-- Parts and joints as JSON --

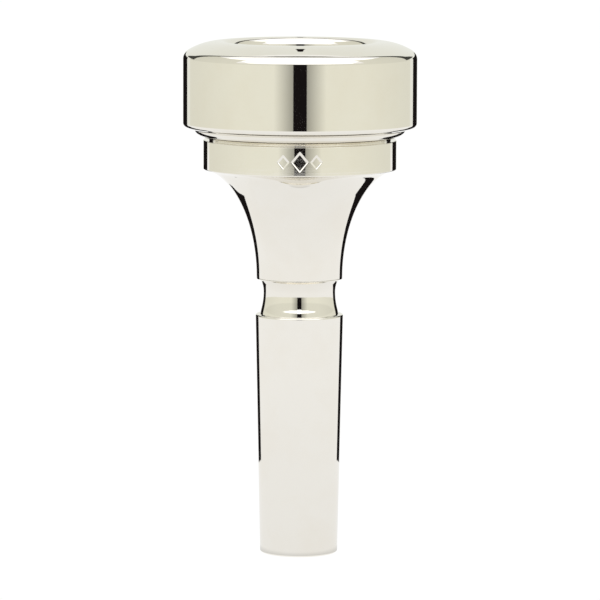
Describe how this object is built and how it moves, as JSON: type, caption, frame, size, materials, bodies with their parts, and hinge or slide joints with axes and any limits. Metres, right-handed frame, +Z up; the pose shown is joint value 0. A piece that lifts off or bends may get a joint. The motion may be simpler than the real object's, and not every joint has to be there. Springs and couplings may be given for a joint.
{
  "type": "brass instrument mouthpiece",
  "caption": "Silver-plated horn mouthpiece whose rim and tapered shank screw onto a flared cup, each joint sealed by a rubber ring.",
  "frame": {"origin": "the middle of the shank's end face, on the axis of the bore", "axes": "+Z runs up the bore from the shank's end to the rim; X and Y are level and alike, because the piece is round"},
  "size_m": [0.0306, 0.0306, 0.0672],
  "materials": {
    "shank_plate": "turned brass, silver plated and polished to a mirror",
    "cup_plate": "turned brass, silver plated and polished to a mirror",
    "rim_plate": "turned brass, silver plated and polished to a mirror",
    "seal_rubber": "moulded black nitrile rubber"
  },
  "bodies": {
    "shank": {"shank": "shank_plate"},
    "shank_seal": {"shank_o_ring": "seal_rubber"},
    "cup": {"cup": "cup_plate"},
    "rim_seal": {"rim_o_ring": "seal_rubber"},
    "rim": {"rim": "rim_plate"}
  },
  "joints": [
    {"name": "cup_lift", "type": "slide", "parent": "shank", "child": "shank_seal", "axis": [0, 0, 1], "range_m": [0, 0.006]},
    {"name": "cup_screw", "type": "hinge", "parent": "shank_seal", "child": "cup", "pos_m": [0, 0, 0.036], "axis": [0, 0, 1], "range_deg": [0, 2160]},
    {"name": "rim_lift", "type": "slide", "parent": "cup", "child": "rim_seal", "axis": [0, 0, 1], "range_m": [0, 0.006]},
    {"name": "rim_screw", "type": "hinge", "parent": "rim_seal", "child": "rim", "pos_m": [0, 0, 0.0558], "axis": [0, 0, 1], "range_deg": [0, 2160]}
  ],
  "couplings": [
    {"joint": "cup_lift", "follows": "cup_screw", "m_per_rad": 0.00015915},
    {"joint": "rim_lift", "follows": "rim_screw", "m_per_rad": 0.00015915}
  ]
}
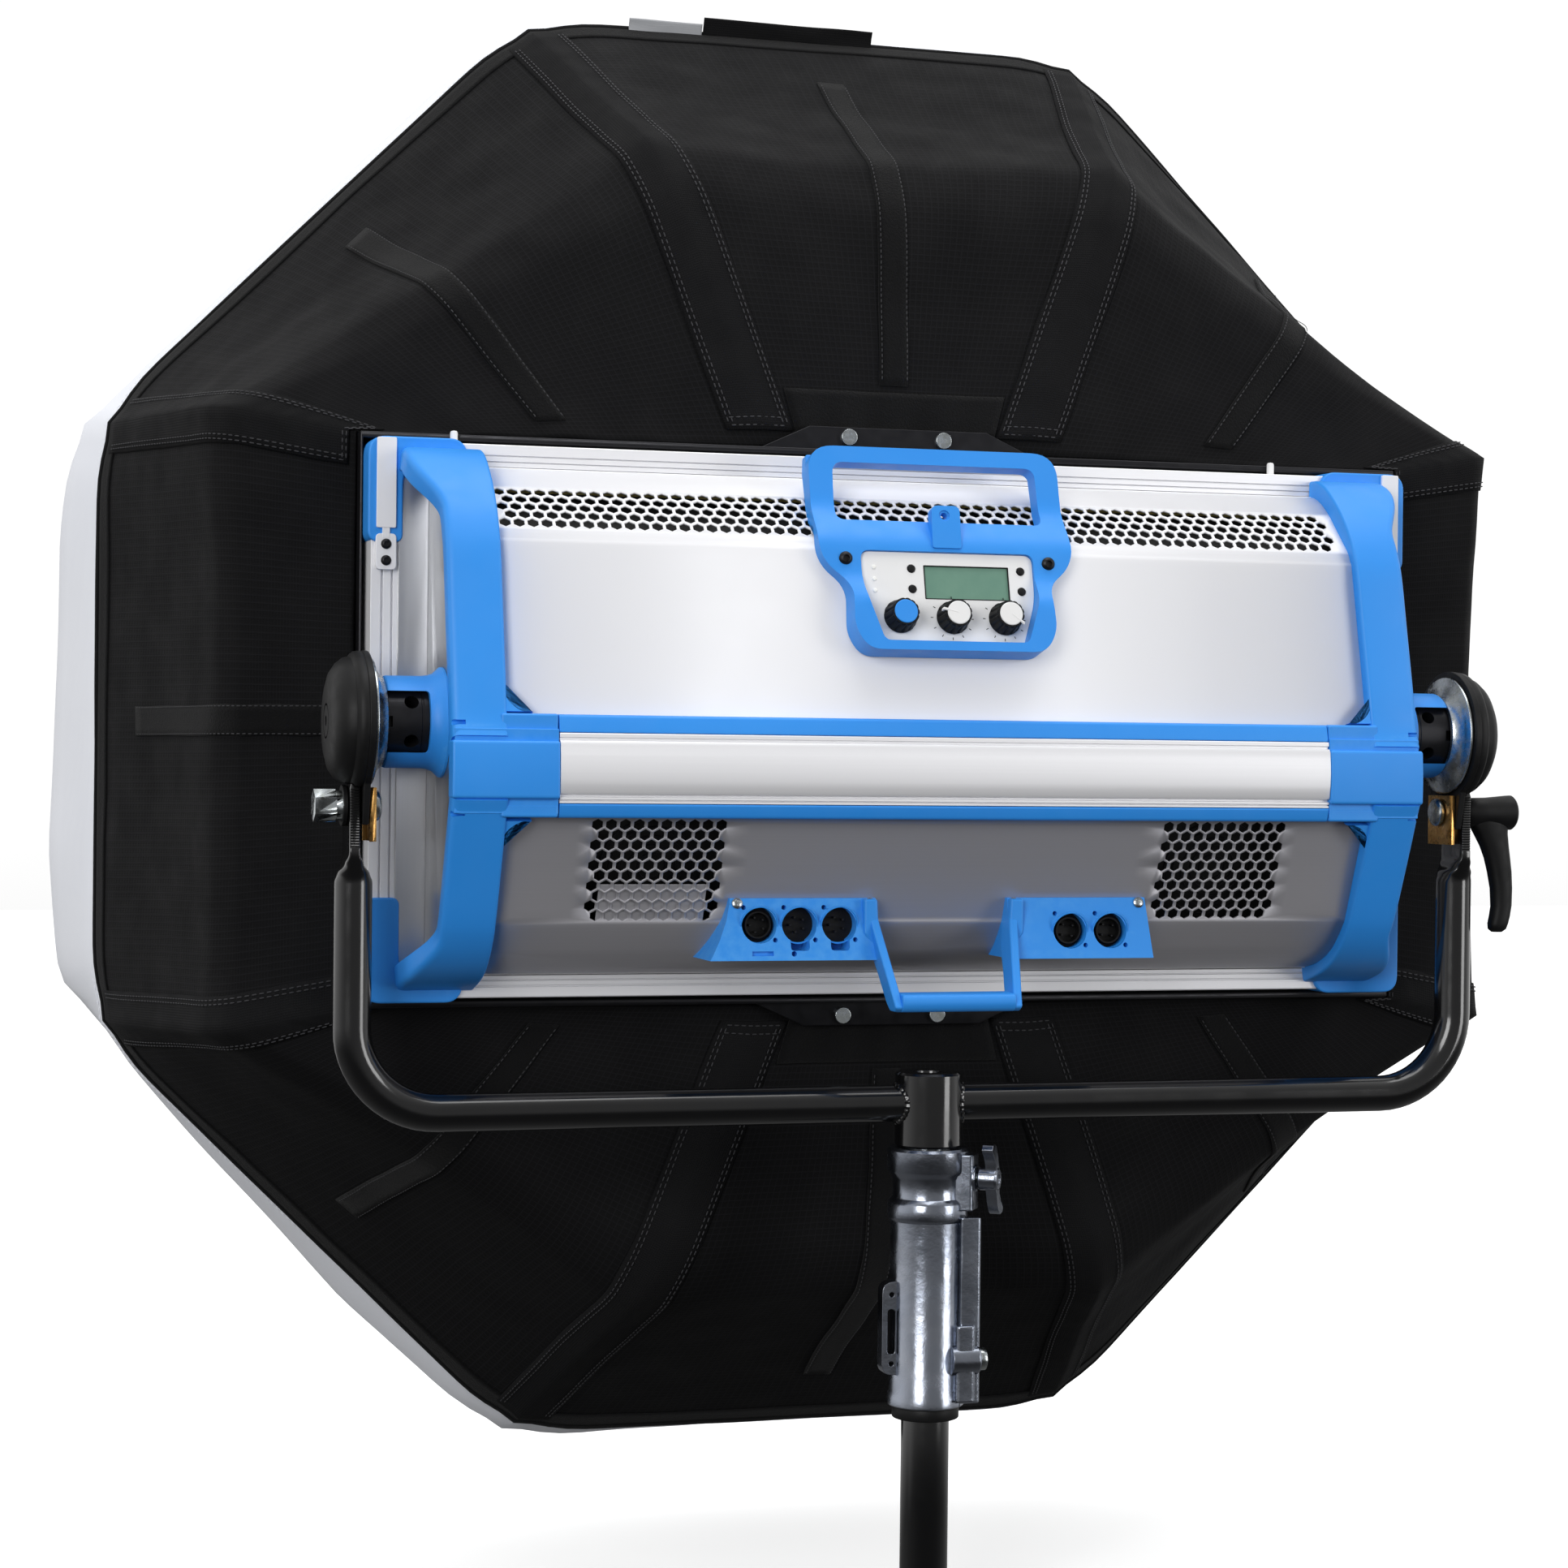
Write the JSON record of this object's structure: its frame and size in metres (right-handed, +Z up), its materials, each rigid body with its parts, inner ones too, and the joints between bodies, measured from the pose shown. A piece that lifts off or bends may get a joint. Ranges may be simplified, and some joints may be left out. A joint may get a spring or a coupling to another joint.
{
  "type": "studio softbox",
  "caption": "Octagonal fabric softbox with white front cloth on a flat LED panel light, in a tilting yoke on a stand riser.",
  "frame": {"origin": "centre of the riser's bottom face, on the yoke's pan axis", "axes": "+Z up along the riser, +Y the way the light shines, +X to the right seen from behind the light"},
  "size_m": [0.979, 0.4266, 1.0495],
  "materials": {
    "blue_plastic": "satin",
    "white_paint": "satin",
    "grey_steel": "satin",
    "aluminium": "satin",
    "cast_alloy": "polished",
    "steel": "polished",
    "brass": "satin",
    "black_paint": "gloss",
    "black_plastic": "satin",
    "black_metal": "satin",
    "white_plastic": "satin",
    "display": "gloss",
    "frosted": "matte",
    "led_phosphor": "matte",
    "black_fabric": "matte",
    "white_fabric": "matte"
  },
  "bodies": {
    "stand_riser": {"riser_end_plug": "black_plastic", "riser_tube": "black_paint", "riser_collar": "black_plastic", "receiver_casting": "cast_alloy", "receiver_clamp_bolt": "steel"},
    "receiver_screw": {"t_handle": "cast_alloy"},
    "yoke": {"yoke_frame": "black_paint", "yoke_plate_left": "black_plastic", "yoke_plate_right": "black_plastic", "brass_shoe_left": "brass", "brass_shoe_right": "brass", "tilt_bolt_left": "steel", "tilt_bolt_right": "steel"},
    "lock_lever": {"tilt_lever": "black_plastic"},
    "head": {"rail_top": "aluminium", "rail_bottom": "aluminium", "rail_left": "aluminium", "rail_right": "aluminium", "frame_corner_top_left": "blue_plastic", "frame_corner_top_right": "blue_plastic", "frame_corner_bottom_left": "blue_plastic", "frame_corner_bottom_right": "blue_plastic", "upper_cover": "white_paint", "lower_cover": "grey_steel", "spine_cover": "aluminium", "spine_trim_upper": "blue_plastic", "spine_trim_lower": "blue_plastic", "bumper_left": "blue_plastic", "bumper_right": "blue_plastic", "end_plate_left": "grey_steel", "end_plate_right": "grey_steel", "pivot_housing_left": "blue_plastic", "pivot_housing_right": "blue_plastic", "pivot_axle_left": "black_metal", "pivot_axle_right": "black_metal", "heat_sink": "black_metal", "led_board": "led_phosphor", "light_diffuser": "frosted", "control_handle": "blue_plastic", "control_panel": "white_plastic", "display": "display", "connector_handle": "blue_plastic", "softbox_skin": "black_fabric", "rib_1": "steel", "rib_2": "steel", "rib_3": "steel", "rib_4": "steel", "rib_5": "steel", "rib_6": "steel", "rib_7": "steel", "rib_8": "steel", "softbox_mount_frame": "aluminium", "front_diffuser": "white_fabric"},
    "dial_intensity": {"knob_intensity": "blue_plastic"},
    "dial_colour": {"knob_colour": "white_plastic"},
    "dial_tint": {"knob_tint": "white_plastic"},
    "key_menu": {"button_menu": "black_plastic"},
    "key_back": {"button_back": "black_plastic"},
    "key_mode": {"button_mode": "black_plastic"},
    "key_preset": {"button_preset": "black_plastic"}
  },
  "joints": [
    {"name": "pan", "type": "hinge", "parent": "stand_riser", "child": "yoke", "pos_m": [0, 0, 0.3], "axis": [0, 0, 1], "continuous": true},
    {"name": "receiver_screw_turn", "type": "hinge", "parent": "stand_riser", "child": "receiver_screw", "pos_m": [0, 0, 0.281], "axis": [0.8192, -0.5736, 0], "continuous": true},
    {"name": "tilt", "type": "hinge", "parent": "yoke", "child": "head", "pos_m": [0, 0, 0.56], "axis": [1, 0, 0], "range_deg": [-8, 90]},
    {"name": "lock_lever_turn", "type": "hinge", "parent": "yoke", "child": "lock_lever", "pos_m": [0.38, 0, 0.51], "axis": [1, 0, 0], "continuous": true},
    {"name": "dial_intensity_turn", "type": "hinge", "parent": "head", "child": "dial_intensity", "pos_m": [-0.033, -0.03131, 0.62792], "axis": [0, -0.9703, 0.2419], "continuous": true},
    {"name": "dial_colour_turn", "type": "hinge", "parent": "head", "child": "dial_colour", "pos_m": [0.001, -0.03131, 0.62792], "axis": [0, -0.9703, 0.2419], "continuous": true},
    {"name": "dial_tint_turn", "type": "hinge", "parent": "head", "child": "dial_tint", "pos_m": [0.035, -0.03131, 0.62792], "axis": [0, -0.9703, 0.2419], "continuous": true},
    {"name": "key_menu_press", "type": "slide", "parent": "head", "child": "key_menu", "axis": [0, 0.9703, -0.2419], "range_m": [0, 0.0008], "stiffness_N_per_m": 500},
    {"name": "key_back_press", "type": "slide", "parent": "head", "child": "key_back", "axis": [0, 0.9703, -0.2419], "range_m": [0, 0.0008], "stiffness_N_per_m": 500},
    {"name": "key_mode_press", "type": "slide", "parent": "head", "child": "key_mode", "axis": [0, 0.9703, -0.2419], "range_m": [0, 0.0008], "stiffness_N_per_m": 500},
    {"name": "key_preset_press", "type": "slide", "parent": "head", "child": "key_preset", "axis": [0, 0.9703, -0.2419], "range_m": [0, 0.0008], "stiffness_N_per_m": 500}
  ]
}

-- Stated exercise --
Return every entry verbatim.

-- Final answer --
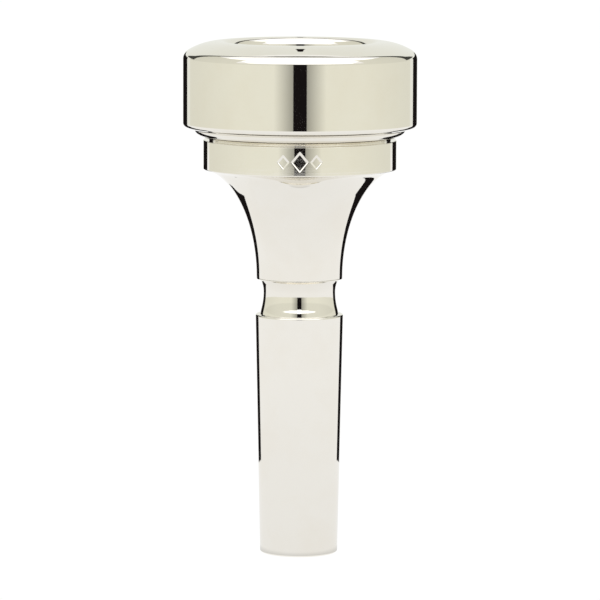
Describe how this object is built and how it moves, as JSON: type, caption, frame, size, materials, bodies with their parts, and hinge or slide joints with axes and any limits. Metres, right-handed frame, +Z up; the pose shown is joint value 0. A piece that lifts off or bends may get a joint. The motion may be simpler than the real object's, and not every joint has to be there. Springs and couplings may be given for a joint.
{
  "type": "brass instrument mouthpiece",
  "caption": "Silver-plated horn mouthpiece whose rim and tapered shank screw onto a flared cup, each joint sealed by a rubber ring.",
  "frame": {"origin": "the middle of the shank's end face, on the axis of the bore", "axes": "+Z runs up the bore from the shank's end to the rim; X and Y are level and alike, because the piece is round"},
  "size_m": [0.0306, 0.0306, 0.0672],
  "materials": {
    "shank_plate": "turned brass, silver plated and polished to a mirror",
    "cup_plate": "turned brass, silver plated and polished to a mirror",
    "rim_plate": "turned brass, silver plated and polished to a mirror",
    "seal_rubber": "moulded black nitrile rubber"
  },
  "bodies": {
    "shank": {"shank": "shank_plate"},
    "shank_seal": {"shank_o_ring": "seal_rubber"},
    "cup": {"cup": "cup_plate"},
    "rim_seal": {"rim_o_ring": "seal_rubber"},
    "rim": {"rim": "rim_plate"}
  },
  "joints": [
    {"name": "cup_lift", "type": "slide", "parent": "shank", "child": "shank_seal", "axis": [0, 0, 1], "range_m": [0, 0.006]},
    {"name": "cup_screw", "type": "hinge", "parent": "shank_seal", "child": "cup", "pos_m": [0, 0, 0.036], "axis": [0, 0, 1], "range_deg": [0, 2160]},
    {"name": "rim_lift", "type": "slide", "parent": "cup", "child": "rim_seal", "axis": [0, 0, 1], "range_m": [0, 0.006]},
    {"name": "rim_screw", "type": "hinge", "parent": "rim_seal", "child": "rim", "pos_m": [0, 0, 0.0558], "axis": [0, 0, 1], "range_deg": [0, 2160]}
  ],
  "couplings": [
    {"joint": "cup_lift", "follows": "cup_screw", "m_per_rad": 0.00015915},
    {"joint": "rim_lift", "follows": "rim_screw", "m_per_rad": 0.00015915}
  ]
}
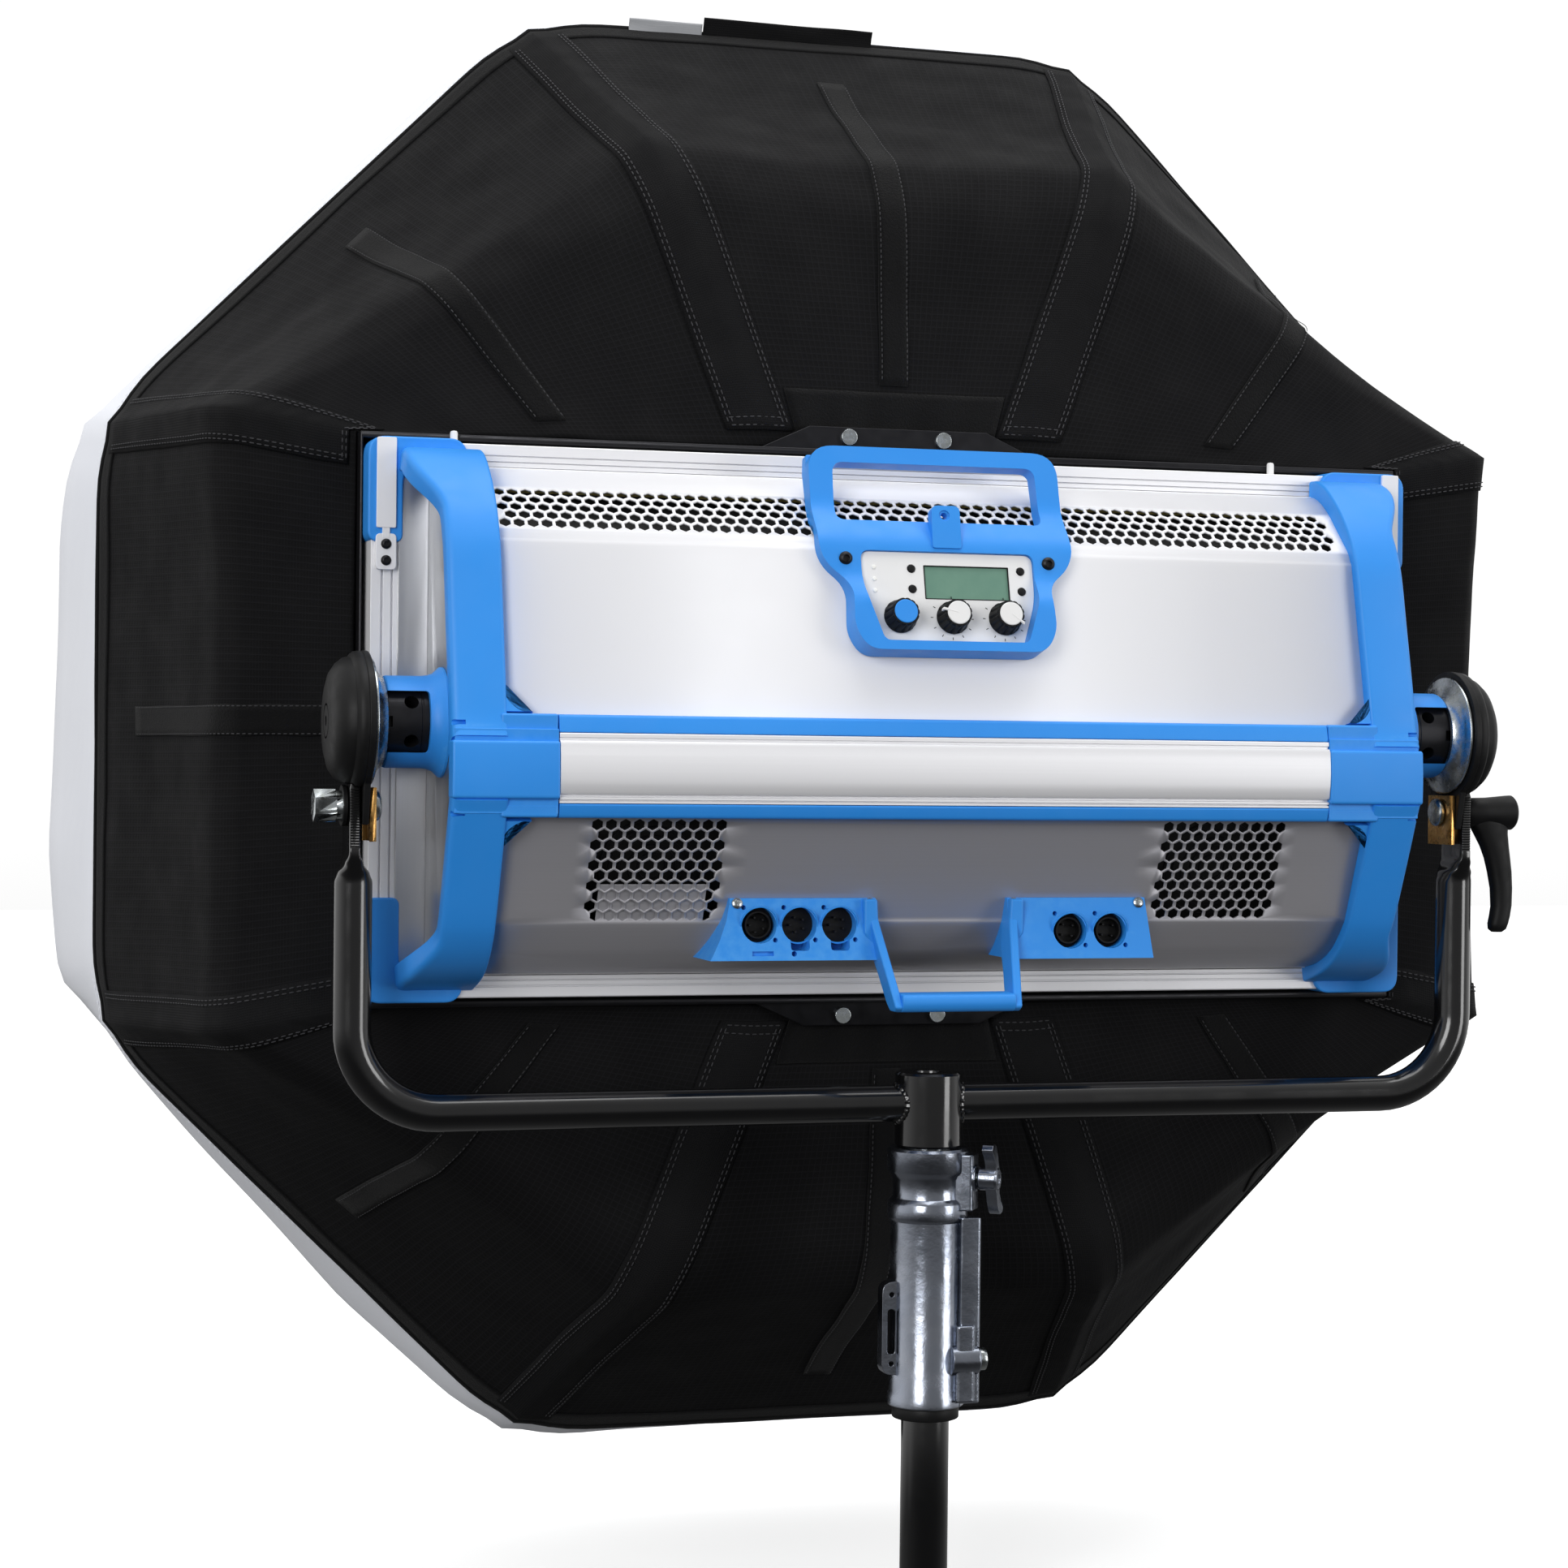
Write the JSON record of this object's structure: its frame and size in metres (right-handed, +Z up), its materials, each rigid body with its parts, inner ones too, and the joints between bodies, measured from the pose shown. A piece that lifts off or bends may get a joint. Ranges may be simplified, and some joints may be left out. A joint may get a spring or a coupling to another joint.
{
  "type": "studio softbox",
  "caption": "Octagonal fabric softbox with white front cloth on a flat LED panel light, in a tilting yoke on a stand riser.",
  "frame": {"origin": "centre of the riser's bottom face, on the yoke's pan axis", "axes": "+Z up along the riser, +Y the way the light shines, +X to the right seen from behind the light"},
  "size_m": [0.979, 0.4266, 1.0495],
  "materials": {
    "blue_plastic": "satin",
    "white_paint": "satin",
    "grey_steel": "satin",
    "aluminium": "satin",
    "cast_alloy": "polished",
    "steel": "polished",
    "brass": "satin",
    "black_paint": "gloss",
    "black_plastic": "satin",
    "black_metal": "satin",
    "white_plastic": "satin",
    "display": "gloss",
    "frosted": "matte",
    "led_phosphor": "matte",
    "black_fabric": "matte",
    "white_fabric": "matte"
  },
  "bodies": {
    "stand_riser": {"riser_end_plug": "black_plastic", "riser_tube": "black_paint", "riser_collar": "black_plastic", "receiver_casting": "cast_alloy", "receiver_clamp_bolt": "steel"},
    "receiver_screw": {"t_handle": "cast_alloy"},
    "yoke": {"yoke_frame": "black_paint", "yoke_plate_left": "black_plastic", "yoke_plate_right": "black_plastic", "brass_shoe_left": "brass", "brass_shoe_right": "brass", "tilt_bolt_left": "steel", "tilt_bolt_right": "steel"},
    "lock_lever": {"tilt_lever": "black_plastic"},
    "head": {"rail_top": "aluminium", "rail_bottom": "aluminium", "rail_left": "aluminium", "rail_right": "aluminium", "frame_corner_top_left": "blue_plastic", "frame_corner_top_right": "blue_plastic", "frame_corner_bottom_left": "blue_plastic", "frame_corner_bottom_right": "blue_plastic", "upper_cover": "white_paint", "lower_cover": "grey_steel", "spine_cover": "aluminium", "spine_trim_upper": "blue_plastic", "spine_trim_lower": "blue_plastic", "bumper_left": "blue_plastic", "bumper_right": "blue_plastic", "end_plate_left": "grey_steel", "end_plate_right": "grey_steel", "pivot_housing_left": "blue_plastic", "pivot_housing_right": "blue_plastic", "pivot_axle_left": "black_metal", "pivot_axle_right": "black_metal", "heat_sink": "black_metal", "led_board": "led_phosphor", "light_diffuser": "frosted", "control_handle": "blue_plastic", "control_panel": "white_plastic", "display": "display", "connector_handle": "blue_plastic", "softbox_skin": "black_fabric", "rib_1": "steel", "rib_2": "steel", "rib_3": "steel", "rib_4": "steel", "rib_5": "steel", "rib_6": "steel", "rib_7": "steel", "rib_8": "steel", "softbox_mount_frame": "aluminium", "front_diffuser": "white_fabric"},
    "dial_intensity": {"knob_intensity": "blue_plastic"},
    "dial_colour": {"knob_colour": "white_plastic"},
    "dial_tint": {"knob_tint": "white_plastic"},
    "key_menu": {"button_menu": "black_plastic"},
    "key_back": {"button_back": "black_plastic"},
    "key_mode": {"button_mode": "black_plastic"},
    "key_preset": {"button_preset": "black_plastic"}
  },
  "joints": [
    {"name": "pan", "type": "hinge", "parent": "stand_riser", "child": "yoke", "pos_m": [0, 0, 0.3], "axis": [0, 0, 1], "continuous": true},
    {"name": "receiver_screw_turn", "type": "hinge", "parent": "stand_riser", "child": "receiver_screw", "pos_m": [0, 0, 0.281], "axis": [0.8192, -0.5736, 0], "continuous": true},
    {"name": "tilt", "type": "hinge", "parent": "yoke", "child": "head", "pos_m": [0, 0, 0.56], "axis": [1, 0, 0], "range_deg": [-8, 90]},
    {"name": "lock_lever_turn", "type": "hinge", "parent": "yoke", "child": "lock_lever", "pos_m": [0.38, 0, 0.51], "axis": [1, 0, 0], "continuous": true},
    {"name": "dial_intensity_turn", "type": "hinge", "parent": "head", "child": "dial_intensity", "pos_m": [-0.033, -0.03131, 0.62792], "axis": [0, -0.9703, 0.2419], "continuous": true},
    {"name": "dial_colour_turn", "type": "hinge", "parent": "head", "child": "dial_colour", "pos_m": [0.001, -0.03131, 0.62792], "axis": [0, -0.9703, 0.2419], "continuous": true},
    {"name": "dial_tint_turn", "type": "hinge", "parent": "head", "child": "dial_tint", "pos_m": [0.035, -0.03131, 0.62792], "axis": [0, -0.9703, 0.2419], "continuous": true},
    {"name": "key_menu_press", "type": "slide", "parent": "head", "child": "key_menu", "axis": [0, 0.9703, -0.2419], "range_m": [0, 0.0008], "stiffness_N_per_m": 500},
    {"name": "key_back_press", "type": "slide", "parent": "head", "child": "key_back", "axis": [0, 0.9703, -0.2419], "range_m": [0, 0.0008], "stiffness_N_per_m": 500},
    {"name": "key_mode_press", "type": "slide", "parent": "head", "child": "key_mode", "axis": [0, 0.9703, -0.2419], "range_m": [0, 0.0008], "stiffness_N_per_m": 500},
    {"name": "key_preset_press", "type": "slide", "parent": "head", "child": "key_preset", "axis": [0, 0.9703, -0.2419], "range_m": [0, 0.0008], "stiffness_N_per_m": 500}
  ]
}